No se tomaba vacaciones. Cuando se sentía cansado cambiaba de actividad: arquitecto, pintor, escultor, diseñador, pedagogo, ensayista, editor… Un hombre multitalento incansable, que creía que un artista sólo tiene la libertad para hacer lo que desea si, además, tiene un trabajo que le permita sobrevivir. Max Bill (1908-1994) mató el artista puro, el arte por el arte. Bajó el arte a los rincones de la vida cotidiana, democratizó el diseño y lo expandió más allá del ámbito académico. Toda su vida se consideró un arquitecto y construyó la casa para su familia en Zúrich.
“Mi padre era una esponja, que se nutría de todo lo que veía a su alrededor”, explica Jakob Bill, hijo del máximo exponente del arte concreto y comisario de la primera retrospectiva dedicada a su padre en España, organizada por la Fundación Juan March, a partir de este viernes. Manuel Fontán, director de exposiciones de la institución, cuenta a este periódico durante los últimos retoques del montaje histórico que el protagonista es un artista futurista, que se mantiene muy presente en el diseño.
En el recorrido, entre las 170 piezas incluidas, es difícil no conjugar las visiones de Max Bill con la estética tecnológica del mundo pixel. En su obra todo está relacionado, la tipografía con la pintura, la escultura con la arquitectura, el grabado y la gráfica publicitaria. “El Bauhaus se convirtió para mí en el centro de todo por su intersección entre disciplinas y por la reafirmación de que teníamos que asumir personalmente la responsabilidad de toda nuestra actividad configuradora frente a la sociedad o que todo el entorno que habíamos de crear, desde una cuchara hasta una ciudad, debía estar en armonía con las condiciones sociales”, escribió el propio artista.

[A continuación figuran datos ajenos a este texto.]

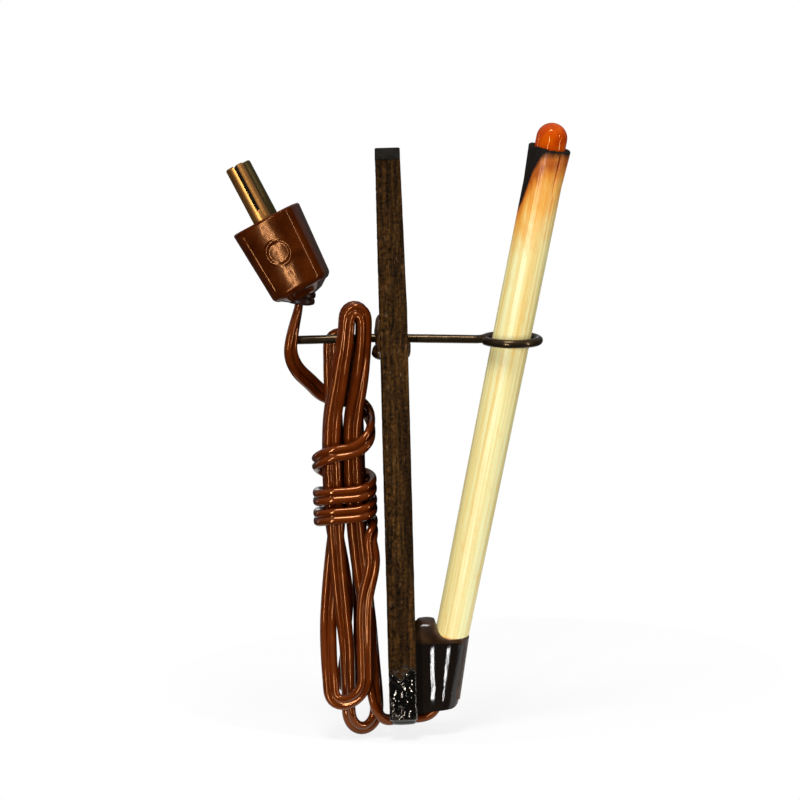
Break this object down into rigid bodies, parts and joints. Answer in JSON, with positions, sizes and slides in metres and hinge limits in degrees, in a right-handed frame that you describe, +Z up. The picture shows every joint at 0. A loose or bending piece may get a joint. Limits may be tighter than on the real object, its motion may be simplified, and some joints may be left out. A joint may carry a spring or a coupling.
{
  "type": "miniature wall torch",
  "caption": "Miniature electric wall torch: a slanted cane rod with a bulb, held by a wire eye on a wooden board, with a stored twin flex and plug.",
  "frame": {"origin": "axis of the wall pin at the board's back face", "axes": "+Z up along the board, +Y into the wall along the wall pin, the rod leans out towards -Y, +X across the board"},
  "size_m": [0.0115, 0.0471, 0.0843],
  "materials": {
    "board": "dark stain, vertical grain, glossy black speckled coat at the lower end",
    "wire": "dark annealed wire, semi-gloss",
    "glue": "amber-brown hot glue, semi-gloss",
    "cane": "straw-yellow cane, glossy, charred at the mouth",
    "wrap": "glossy black",
    "resin": "dark brown resin",
    "bulb": "orange-tinted glass",
    "stem": "clear glass",
    "lead_wire": "nickel wire",
    "bedding": "pale cement",
    "sleeve": "plain",
    "copper": "bare copper",
    "flex": "translucent red-brown, glossy",
    "plug": "dark red-brown, glossy",
    "carrier": "plain moulding",
    "pin": "bright brass"
  },
  "bodies": {
    "root": {"wall_board": "board", "bracket_wire": "wire", "rear_glue_bead": "glue", "front_glue_bead": "resin", "torch_rod": "cane", "foot_wrap": "wrap", "foot_resin": "resin", "bulb_envelope": "bulb", "bulb_stem": "stem", "bulb_wires": "lead_wire", "bulb_filament": "lead_wire", "bulb_bedding": "bedding", "splice_sleeves": "sleeve", "core_wires": "copper", "flex_riser": "flex", "end_glue": "wrap", "flex_tail": "flex", "flex_hank": "flex", "flex_lead": "flex", "plug_body": "plug", "plug_grommet": "plug", "plug_carrier": "carrier", "plug_pin_a": "pin", "plug_pin_b": "pin", "plug_flex_end": "flex"}
  },
  "joints": []
}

El artista dijo que la visita a una exposición es una ocasión para interrumpir la vida diaria con un día de fiesta
El legado del artista suizo se formula de la siguiente manera: todos los fenómenos, desde el objeto más pequeño hasta la ciudad misma, forman parte esencial de la vida cotidiana. “Este estado podría llamarse cultura y es eso lo que tratamos de alcanzar”, dijo. Es más, entendía que la mayoría de los visitantes esperaba recibir una sensación que excedía el ámbito de sus rutinas. Un golpe por sorpresa. “La visita a una exposición es una ocasión para interrumpir la vida diaria con un día de fiesta”, escribió.

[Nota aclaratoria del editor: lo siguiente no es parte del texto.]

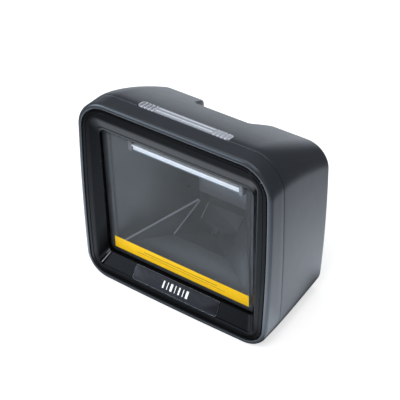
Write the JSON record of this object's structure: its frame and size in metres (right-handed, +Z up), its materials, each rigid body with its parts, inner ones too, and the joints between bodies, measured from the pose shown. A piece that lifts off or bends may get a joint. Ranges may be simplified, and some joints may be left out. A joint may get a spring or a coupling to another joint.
{
  "type": "presentation barcode scanner",
  "caption": "Upright hands-free barcode scanner: window behind a glossy funnel bezel, frame ring, tapered rear housing with light bar, camera chamber and a press button.",
  "frame": {"origin": "middle of the footprint, on the counter, below the middle of the body", "axes": "+Z up, the window faces -Y towards the customer, +X to the right as seen by someone who faces the window"},
  "size_m": [0.15, 0.077, 0.1454],
  "materials": {
    "frame_plastic": "fine matt grain",
    "bezel_plastic": "polished",
    "window_glass": "clear, polished",
    "gasket_foam": "matt foam rubber",
    "yellow_strip": "printed film",
    "plate_satin": "satin",
    "white_print": "print",
    "housing_plastic": "fine matt grain",
    "light_bar": "clear, moulded ribs",
    "circuit_board": "solder mask",
    "led_resin": "moulded resin",
    "zinc_screw": "zinc plated",
    "black_screw": "black oxide",
    "chamber_plastic": "matt",
    "diffuser_white": "opal",
    "white_board": "white solder mask",
    "bracket_sheet": "dark satin sheet",
    "black_plastic": "moulded",
    "anodised_barrel": "black anodised",
    "lens_coated": "coated lens",
    "aimer_glass": "moulded lens",
    "flat_cable": "polyimide film",
    "red_insulation": "moulded",
    "tinned_can": "tinned sheet",
    "capacitor_sleeve": "shrink sleeve",
    "cream_plastic": "moulded",
    "gold_contact": "gold plated",
    "button_plastic": "matt",
    "label_film": "blank satin film",
    "foot_rubber": "matt",
    "insert_brass": "turned"
  },
  "bodies": {
    "scanner_body": {"front_frame": "frame_plastic", "inner_bezel": "bezel_plastic", "window_glass": "window_glass", "window_gasket": "gasket_foam", "caution_strip": "yellow_strip", "nameplate": "plate_satin", "nameplate_emblem": "white_print", "rear_housing": "housing_plastic", "indicator_bar": "light_bar", "indicator_board": "circuit_board", "indicator_leds": "led_resin", "indicator_screws": "zinc_screw", "optical_chamber": "chamber_plastic", "chamber_screws": "black_screw", "fill_light_diffuser": "diffuser_white", "fill_light_board": "white_board", "fill_light_leds": "led_resin", "fill_light_brackets": "bracket_sheet", "engine_bracket": "bracket_sheet", "engine_screws": "black_screw", "camera_module": "black_plastic", "lens_barrel": "anodised_barrel", "lens_glass": "lens_coated", "sensor_board": "circuit_board", "aimer_lenses": "aimer_glass", "engine_ribbon": "flat_cable", "fill_light_lead": "flat_cable", "indicator_ribbon": "flat_cable", "beeper_leads": "red_insulation", "main_board": "circuit_board", "board_screws": "zinc_screw", "processor_shield": "tinned_can", "memory_chips": "black_plastic", "capacitors": "capacitor_sleeve", "ribbon_connectors": "cream_plastic", "interface_jack": "black_plastic", "jack_contacts": "gold_contact", "button_switch": "black_plastic", "beeper": "black_plastic", "beeper_seal": "gasket_foam", "rating_label": "label_film", "rubber_feet": "foot_rubber", "bracket_inserts": "insert_brass", "case_screws": "black_screw", "pocket_screw": "zinc_screw"},
    "button": {"volume_button": "button_plastic", "switch_plunger": "red_insulation"}
  },
  "joints": [
    {"name": "button_press", "type": "slide", "parent": "scanner_body", "child": "button", "axis": [0, -1, 0], "range_m": [0, 0.001], "stiffness_N_per_m": 1500, "springref_m": -0.0005}
  ]
}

En 1944 recibe su primer encargo en el ámbito de las artes aplicadas y la producción industrial, una de las piezas más democráticas que le harán inmortal: la máquina de escribir llamada Patria. A este le seguirán sillas, mesas, lámparas, cepillos para el pelo, espejos y relojes. Brill protagonizó un cambio decisivo en el concepto de belleza, que hasta entonces se había excluido del discurso moderno. Frente a lo puramente utilitarista, Bill declaró también la cualidad formal como una parte necesaria: “Para nosotros ha llegado a ser obvio que la belleza no puede seguir derivándose únicamente de la función, sino que reivindicamos la belleza como función de igual rango, que es, en la misma medida, una función”, apuntó.

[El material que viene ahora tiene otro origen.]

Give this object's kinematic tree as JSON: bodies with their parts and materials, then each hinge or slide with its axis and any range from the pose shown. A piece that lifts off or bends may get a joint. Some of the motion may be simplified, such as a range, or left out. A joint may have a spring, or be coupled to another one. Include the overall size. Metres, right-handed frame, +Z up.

Sus cuatro maestros en pintura fueron Kandinsky, Klee, Mondrian y Vantongerloo. El primero de ellos fue su maestro en la Bauhaus. Su influencia se ve en las obras tempranas. Klee fue para Bill como un ancla, recuerda su hijo. Por la lengua (el suizo-alemán), pero también por su obra. Pero borra el rastro de todos ellos en 1930, aunque mantuvo el contacto con Klee hasta la muerte de éste. De Mondrian se conserva una correspondencia desde 1935. También bebió de Le Corbusier, que fue quien impulsó su deseo de convertirse en arquitecto. La única mancha en su expediente, en el currículo del hombre que inventó la máquina de escribir más bella para el proletariado, es que no leía más que revistas de arquitectura. Para la literatura no había tiempo.